4. Seguem-se, depois, alguns apelos de tipo litúrgico e ritual: "servir", "apresentar-se" e "passar as portas" do templo. São verbos que, fazendo também alusão às audiências reais, descrevem os vários gestos que os fiéis realizam quando entram no santuário de Sião para participar na oração comunitária. Depois do cântico cósmico, celebra-se a liturgia por parte do povo de Deus, as "ovelhas do Seu rebanho", a sua "propriedade entre todos os povos" (Ex 19, 5). O convite a "passar as portas com ações de graças" e "com cânticos de louvor" recorda-nos o trecho de Os mistérios de Santo Ambrósio, onde são descritos os batizados que se aproximam do altar: "O povo purificado aproxima-se do altar de Deus dizendo: "entrarei no altar de Deus, o Deus da minha alegria jubilosa" (Sl 42, 4). De fato, abandonando os despojos do erro arraigado, o povo renovado na sua juventude como uma águia, apressa-se para participar neste convite celeste. Portanto ele vem e, ao ver o sacrossanto altar convenientemente preparado, exclama: "O Senhor é o meu pastor, nada me falta. Em verdes prados me faz descansar e conduz-me às águas refrescantes" (Sl 22, 1-2)" (Obras dogmáticas III, 17, págs. 158-159).

5. Os outros imperativos, que adornam o Salmo, propõem de novo atitudes religiosas fundamentais do orante: reconhecer, louvar, abençoar. O verbo reconhecer, exprime o conteúdo da profissão de fé no único Deus. Com efeito, devemos proclamar que só "o Senhor é Deus" (Sl 99, 3), combatendo qualquer forma de idolatria, de soberba e de poder humano que se Lhe opõe.
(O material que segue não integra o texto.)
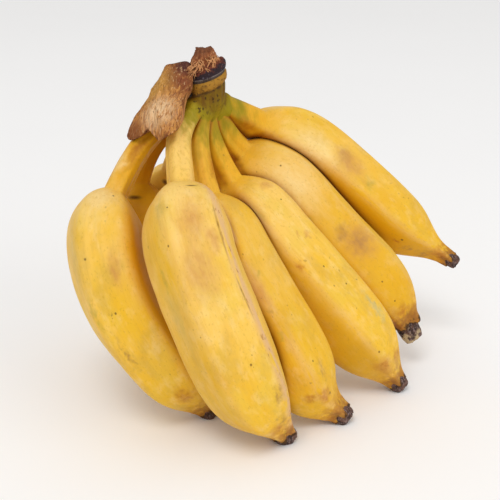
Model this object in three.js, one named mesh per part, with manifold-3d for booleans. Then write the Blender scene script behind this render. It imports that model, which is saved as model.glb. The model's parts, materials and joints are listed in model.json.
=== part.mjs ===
// A hand of short, thick ripe bananas standing on its tips, crown up. Millimetres, Z up, floor at z = 0,
// front along -Y. Eight fruits hang from one crown: six in the outer row, two in the inner row.
import * as THREE from "three";
import { mergeVertices } from "three/addons/utils/BufferGeometryUtils.js";
import Module from "manifold-3d";

const wasm = await Module();
wasm.setup();
const { Manifold } = wasm;

// Air left between two pieces that touch in the fruit.
const GAP = 0.3;
const FLOOR = { width: 400, depth: 60 };

// Sweep resolution: points round a fruit, rings along its neck, and ring places along its body from the
// shoulder (0) to the end of the path (1), closer together where the shape turns quickly.
const SIDES = 20;
const NECK_STEPS = 4;
const BODY_STEPS = [
  0, 0.02, 0.045, 0.075, 0.11, 0.15, 0.2, 0.27, 0.36, 0.45, 0.54, 0.63, 0.71, 0.78, 0.84, 0.88, 0.92, 0.96, 1,
];

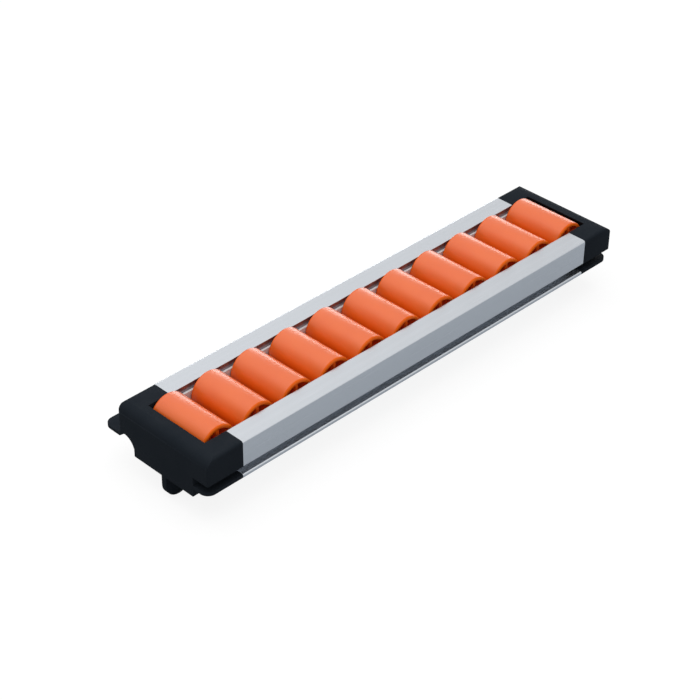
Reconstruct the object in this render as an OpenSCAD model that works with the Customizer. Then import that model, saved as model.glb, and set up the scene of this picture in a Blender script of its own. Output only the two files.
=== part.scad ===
// Flow rack roller track: plastic rollers on steel axles in an aluminium rail with moulded end caps.
// X runs along the track, Y across it and Z up. The origin is the centre of the rail's flat underside.

/* [Track] */
// Number of rollers
roller_count = 11; // [3:1:11]
// Distance from one axle to the next
pitch = 33; // [31:0.5:40]
// Distance from each end of the track to its nearest axle
end_to_axle = 25; // [24:0.5:30]

/* [Rail] */
// Width of the rail across its side faces
rail_w = 82; // [78:0.5:100]
// Height of the rail
rail_h = 28; // [27:0.5:32]
// Width of the channel that the rollers lie in
channel_w = 52; // [51:0.5:56]
// Height of the flat side face above the groove
side_h = 19; // [17:0.5:20]
// Thickness of the floor
floor_t = 1.5; // [1.2:0.1:2]
// Thickness of the flanges below the grooves
flange_t = 2.4; // [2:0.1:2.8]
// Radius of the flanges' upper outer edges
flange_edge_r = 1.1; // [0.5:0.1:1.8]
// How far the flanges' outer edges lie inside the side faces
flange_inset = 0.6; // [0:0.1:1.5]
// Thickness of the walls round the side chambers
wall_t = 1.5; // [1.2:0.1:2]
// Radius of the rail's upper outer edges
rail_edge_r = 1.8; // [0.8:0.1:2.5]

/* [Rollers] */
// Diameter of a roller
roller_d = 28; // [26:0.5:29]
// Length of a roller
roller_w = 47.6; // [40:0.2:48]
// How far a roller stands above the rail's top faces
roller_proud = 4; // [3:0.5:6]
// Radius of a roller's rounded end edges
roller_edge_r = 1.2; // [0.4:0.1:1.6]
// Thickness of a roller's outer wall
roller_wall = 2; // [1.6:0.1:3]
// Diameter of a roller's hub
hub_d = 9; // [8:0.5:12]
// Number of ribs between the hub and the outer wall
rib_count = 6; // [3:1:8]
// Thickness of a rib
rib_t = 2; // [1:0.1:3]
// Angle of the first rib
rib_angle = 93; // [60:1:120]
// How far the hub and ribs lie inside a roller's ends
rib_inset = 0.5; // [0.4:0.1:3]
// Thickness of the web across the middle of a roller
mid_web = 2.4; // [1.6:0.1:6]

/* [Axles] */
// Diameter of an axle
axle_d = 4; // [3:0.5:5]
// Radial clearance of a roller on its axle
run_gap = 0.06; // [0.02:0.01:0.1]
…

O fim dos outros verbos, isto é, louvar e abençoar, é de igual modo "o nome" do Senhor" (cf. v. 4), ou seja, a sua pessoa, a sua presença eficaz e salvadora.

A esta luz o Salmo alcança, no final, uma solene exaltação de Deus, que é uma espécie de profissão de fé: o Senhor é bom e a sua fidelidade nunca nos abandona, porque Ele está sempre pronto a amparar-nos com o seu amor misericordioso. Com esta confiança o orante abandona-se ao abraço do seu Deus: ìSaboreai e vede como é bom o Senhor e diz noutra parte o Salmista ìfeliz o homem que n'Ele se abriga (Sl 33, 9; cf. 1 Pd 2, 3).